NYC: ‘No confirmed cases’ of enterovirus D-68 in Brooklyn
Serious respiratory infection hits kids upstate
Responding to parents’ fears that enterovirus D-68 has spread to Brooklyn, the New York City Health Department said on Monday that there are no confirmed cases of the respiratory virus in the city.
Parents in Borough Park panicked when they heard over the weekend that one or more children were seriously ill with the same respiratory virus that has sent hundreds of kids in the Midwest to the hospital.
A Department of Health spokesperson told the Brooklyn Eagle on Monday, “There are no confirmed cases in New York City. The Health Department is monitoring the situation and remains in frequent contact with the CDC, as well as hospitals, clinicians and laboratories.”
“We remind New Yorkers that the best way to prevent the spread of many infectious diseases is through frequent and thorough hand washing,” the spokesperson continued. “Parents with concerns should consult their child’s doctor.”
More than a dozen children in upstate New York have come down with the illness, according to the NYS Department of Health.
The DOH says that enterovirus D-68 can cause severe illness among children, and is especially tough on kids with asthma.
Cases have been confirmed in the Capital Region and Central New York. Specimens from other regions are being tested now.
Though not unknown, enterovirus D-68 has been very rarely reported in the United States, Dr. Ann Schuchat, director of CDC’s national center for immunization and respiratory diseases, said at a press briefing last Monday.
The CDC wants to alert physicians and parents about the severity of symptoms.
“There’s no specific treatment for this, and many illnesses that are mild will resolve on their own. But others who have more severe illness may need to be hospitalized and require supportive care. Importantly, since we have identified asthma as a factor in some of the illnesses, we think it’s very important for asthma to be well treated and controlled,” Schuchat said.
Parents should be on the lookout for difficulty breathing, she said. “That’s a warning sign for parents.

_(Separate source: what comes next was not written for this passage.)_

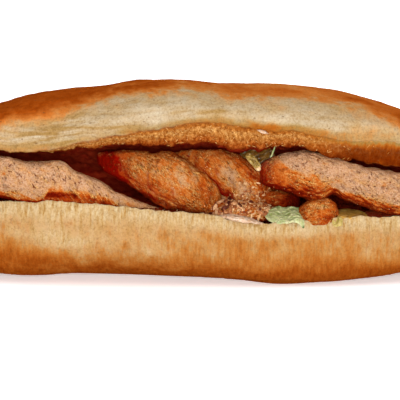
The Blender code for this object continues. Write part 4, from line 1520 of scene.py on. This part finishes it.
def slice_skin(name, radius, thick, place, turn, wobble=0.3, rings=60, sides=120):
    """A round slice with a soft rim; the place on it is stored, from 0 in the middle to 1 at the rim."""
    into = Matrix.LocRotScale(Vector(place), Euler([math.radians(angle) for angle in turn]), None)
    loops, owns = [], [Vector((0, 0, 0))]
    for ring in range(1, rings):
        angle = math.pi * ring / rings
        out = radius * math.sin(angle) ** SLICE_POWERS[0]
        up = thick / 2 * math.copysign(abs(math.cos(angle)) ** SLICE_POWERS[1], math.cos(angle))
        loop = []
        for i in range(sides):
            turned = math.tau * i / sides
            own = Vector((math.cos(turned) * out, math.sin(turned) * out, up))
            sunk = SLICE_DENT * lumps(own, SLICE_DENT_SIZE, radius) * fullness(out / radius, 8)
            own.z += wobble * lumps(own, 9, thick) + math.copysign(sunk, up)
            loop.append(into @ own)
            owns.append(own)
        loops.append(loop)
    owns.append(Vector((0, 0, 0)))
    tips = [into @ Vector((0, 0, side * thick / 2)) for side in (1, -1)]
    mesh = lofted(name, loops, *tips)
    mark_place(mesh, "grain", owns)
    mark(mesh, "out", [min(1.0, own.xy.length / radius) for own in owns])
    return mesh


# %% [markdown]
# ## Finishes of the vegetables
# Leaf, pickle, tomato and onion share one make-up: cloudy flesh, fine veins and a rim in the colour of
# the skin. Light goes a little way into them, which is what makes them look wet and fresh. So one
# function makes them all, the garlic sauce included, and each only gives its colours and sizes.

# %% Finishes of the vegetables


def wet_finish(name, stops, size, rough=0.3, tint=(0.6, 0.8, 0.3), edge=None, edge_from=0.86):
    """Something wet: cloudy colour, fine veins and a skin of another colour near its rim."""
    finish, tree, shader = new_finish(name, Specular_IOR_Level=0.5, Roughness=rough, Subsurface_Weight=0.2,
                                      Subsurface_Scale=0.002, Subsurface_Radius=tint)
    cloudy = clouds(tree, place_in(tree), size, 5.0, 0.6)
    paler = maths(tree, "MULTIPLY", stored(tree, "pale"), 0.18)
    colour = ramp(tree, maths(tree, "ADD", cloudy, paler), stops)
    if edge:
        colour = blended(tree, levels(tree, stored(tree, "out"), edge_from, edge_from + 0.1), colour, edge)
    veins = cells(tree, place_in(tree, (1, 1, 1), "grain"), 3.0, "DISTANCE_TO_EDGE")
    veins = levels(tree, veins, 0.0, 0.12, 1.0, 0.0)
    colour = blended(tree, maths(tree, "MULTIPLY", veins, 0.35), colour, rgb(*stops[-1][1:]))
    plug(tree, shader, Base_Color=colour)
    bumps(tree, shader, (cloudy, 0.6), (veins, 0.25))
    return finish


lettuce = wet_finish("lettuce", ((0.30, 92, 110, 44), (0.44, 138, 148, 88), (0.58, 172, 176, 124),
                                 (0.72, 196, 192, 148)), 3.2, edge=rgb(70, 86, 30), edge_from=0.48)
lime_leaf = wet_finish("lettuce_yellow", ((0.34, 136, 122, 40), (0.6, 180, 154, 84)), 2.5)
pickle = wet_finish("pickle", ((0.32, 54, 32, 4), (0.50, 92, 60, 10), (0.70, 140, 100, 32)), 2.4,
                    edge=rgb(104, 72, 18))
pickle_pale = wet_finish("pickle_pale", ((0.32, 144, 92, 26), (0.50, 178, 128, 46), (0.70, 202, 160, 84)),
                         2.4, edge=rgb(188, 144, 60))
tomato = wet_finish("tomato", ((0.32, 140, 26, 12), (0.52, 176, 54, 26), (0.70, 206, 104, 56)), 2.8,
                    tint=(1.0, 0.3, 0.15), edge=rgb(190, 84, 36))
onion = wet_finish("onion", ((0.34, 104, 74, 18), (0.50, 146, 116, 44), (0.68, 186, 156, 92)), 3.4,
                   tint=(1.0, 0.8, 0.4), edge=rgb(218, 186, 142), edge_from=0.34)
sauce = wet_finish("garlic_sauce", ((0.34, 176, 134, 98), (0.50, 190, 154, 124), (0.66, 214, 192, 168)), 1.6,
                   tint=(1.0, 0.8, 0.6), rough=0.4)

# %% Lettuce, onion, pickle, tomato


def lettuce_wave(u, v):
    """Ruffles of the leaf, with both ends and its front edge curled down."""
    ruffle = 0.6 * math.sin(8 * u + 0.4) * (0.7 - v) + 0.3 * math.sin(17 * u + 4 * v)
    ruffle -= 24 * max(0.0, u - 0.14) ** 2  # the right-hand end curls down
    ruffle -= 6 * max(0.0, -v - 0.22) ** 2 + 10 * max(0.0, -u - 0.25) ** 2
    return ruffle + 0.35 * lumps(Vector((u, v, 0)), 0.12, 3.0) + 0.15 * lumps(Vector((u, v, 0)), 0.05, 1.0)


def scrap_wave(u, v):
    """A small scrap, bent over its middle."""
    return 0.4 * math.sin(7 * u) - 1.5 * v * v + 0.25 * lumps(Vector((u, v, 0)), 0.2, 2.0)


def onion_arch(u, v):
    """A strip from a curved layer of onion, with its fine ribs."""
    return 1.2 * math.cos(3 * u) + 0.08 * math.sin(22 * v) + 0.9 * lumps(Vector((u, v, 0)), 0.22, 5.0)


place_piece("lettuce_leaf_skin", leaf_skin("lettuce", (21, 13.0), (37.4, -32.6, 30.0), (20, 3, -9), 0.8,
                                           lettuce_wave), lettuce, "lettuce", "lettuce_leaf")
place_piece("lettuce_scrap_skin", leaf_skin("scrap", (4.4, 4.6), (56.8, -37.0, 27.9), (52, 0, -12), 0.6,
                                            scrap_wave, (50, 60)), lime_leaf, "lettuce", "lettuce_scrap")
place_piece("onion_skin", leaf_skin("onion", (9, 3.4), (22.4, -24.3, 50.9), (70, 50, 0), 1.0,
                                    onion_arch, (70, 40)), onion, "onion", "onion_strip")
place_piece("pickle_top_skin", slice_skin("pickle_top", 8.5, 2.4, (24, -16.5, 49.5), (62, 0, -14)),
            pickle, "pickle", "pickle_slice_top")
place_piece("pickle_low_skin", slice_skin("pickle_low", 7.5, 2.4, (62.5, -27.8, 28.9), (5, 3, 0)),
            pickle_pale, "pickle", "pickle_slice_low")
place_piece("tomato_skin", slice_skin("tomato", 11.0, 2.0, (80, -20.6, 28.0), (4, -2, 0)),
            tomato, "tomato", "tomato_slice")

# %% [markdown]
# ## Garlic sauce, a sprig and a sliver
# A little garlic sauce has been pressed out between the heap and the lip. A tiny pale sprig stands by
# the upper pickle, and a sliver sticks to the torn edge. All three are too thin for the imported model, so
# they are only made here, as small bodies drawn out on spines of their own, the same way as the meat.

# %% Sauce, sprig and sliver
SAUCE = ((8, -35.6, 29.6, 0.5, 2.4), (12, -36.6, 29.7, 1.0, 3.5), (17, -37.0, 28.9, 1.1, 3.7),
         (22, -37.0, 27.9, 1.0, 3.6), (26.5, -36.0, 27.0, 0.5, 2.4))
SPRIG = ((29.2, -29.0, 53.6, 0.5, 0.4), (30.2, -29.4, 55.2, 0.9, 0.4), (31.4, -30.0, 58.6, 0.7, 0.3))
SLIVER = ((23.0, -39.6, 66.4, 0.4, 0.5), (25.5, -40.0, 65.6, 0.7, 0.6), (28.2, -39.6, 64.6, 0.4, 0.5))
SMALL_BODIES = (  # name, name of its mesh, spine, seed, unevenness, rings and points, finish, slot
    ("garlic_sauce_1", "sauce", SAUCE, 20, 0.5, (70, 50), sauce, "onion"),
    ("sprig", "sprig", SPRIG, 31, 0.1, (30, 20), lettuce, "lettuce"),
    ("pale_sliver", "sliver", SLIVER, 32, 0.1, (30, 20), sauce, "onion"),
)
for name, shape, spine, seed, uneven_by, size, finish, slot in SMALL_BODIES:
    place_piece(name, morsel(shape, spine, seed, uneven=uneven_by, size=size), finish, slot)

Runny nose and the sniffles are not unexpected and that can be caused by many different things, but it if looks like your child is having difficulty breathing, you absolutely want to seek medical help.”
Twelve states have contacted the CDC for assistance with the outbreak: Alabama, Colorado, Michigan, Georgia, Ohio, Iowa, Illinois, Missouri, Kansas, Oklahoma, Kentucky and Utah.
“It is important that we follow common sense rules to prevent the spread of this virus, as we do for flu and other contagious illnesses,” Acting State Health Commissioner Dr. Howard Zucker said in a statement. “Because there is no specific treatment or vaccination against this virus, our best defense is to prevent it by practicing proper hygiene.”
Symptoms can include fever, runny nose, sneezing, coughing, and body aches, but the illness is so unusual there may be other, unknown, symptoms as well.
A spokesperson for Mercy Children’s Hospital in Kansas City told Mashable that nearly 500 children had been hospitalized with severe respiratory symptoms in the past few weeks.
Enteroviruses are transmitted through close contact with an infected person, or by touching objects or surfaces contaminated with the virus and then touching the mouth, nose, or eyes.
The state Health Department advises:
* Wash your hands often with soap and water for 20 seconds.
* Avoid touching your eyes, nose and mouth with unwashed hands.
* Avoid kissing, hugging, and sharing cups or eating utensils with people who are sick.
* Disinfect frequently touched surfaces, such as toys and doorknobs, especially if someone is sick.
* Use the same precautions you would use to prevent the spread of influenza.